My goals is to demystify the scene for people who have no idea where to start. I want to talk about the stuff I wish had been readily published on a reputable website when I first started: Where do you go? How do you sign up? How does this work? But also the work of taking a story, finding the joke, and bringing that out and condensing it.
It’s really aimed at people who’ve either never tried stand-up or tried it once and it didn’t go great or who just want a place to get some editing feedback and practice talking in public.
Take the workshop. Buy the book. I’ll sign the book at the workshop.
A belief in DC comedy
I really believe in DC comedy because people find groups, and they have these little syndicates, and they’ll get together and produce a room.
I think DC comedy really does have room for everybody. There are people who position it like a hierarchy, like you have to do this rung and then this rung and then this rung. But you can be the most high-profile organization and have nobody in your rooms. And you can be just two people with a phone who know where all the Busboys and Poets are and do packed shows. I would much rather be on a packed show that somebody no one’s heard of has organized than on a high-profile lineup.
I think the fact that there are so many rooms and that, if you want to be on the grind and go up every night, you 100% can. I think that’s great. I think there are so many overlapping groups and groups of people, and it takes you to parts of the city you might not have gone to otherwise. I grew up in Northern Virginia, and comedy has taken me to dive bars all over the city where I never would have gone before.

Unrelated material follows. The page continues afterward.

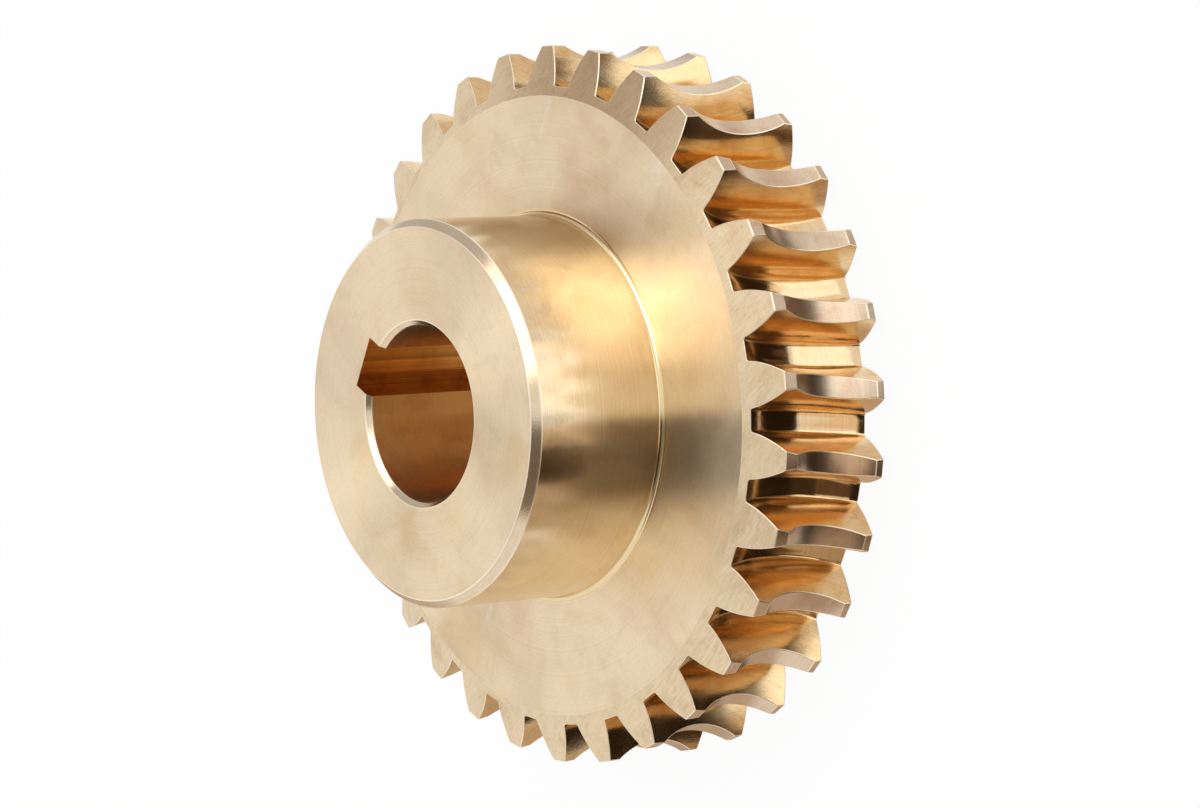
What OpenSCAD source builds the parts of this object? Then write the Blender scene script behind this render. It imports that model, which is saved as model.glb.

Advice for comics just starting out
Take a night off every so often. Trust that you’re not going to lose your spot. It’s really restorative to not do it every night. But obviously, the more practice you can get is good. And I get so much practice teaching. I teach 75-minute classes three times a day twice a week.
Get the practice, but take time off. And sit up front and laugh at people. Don’t stand in the back and talk when you’re just starting. Go sit up front. Be a nerd. Let them practice their crowd work on you. That’s what I did.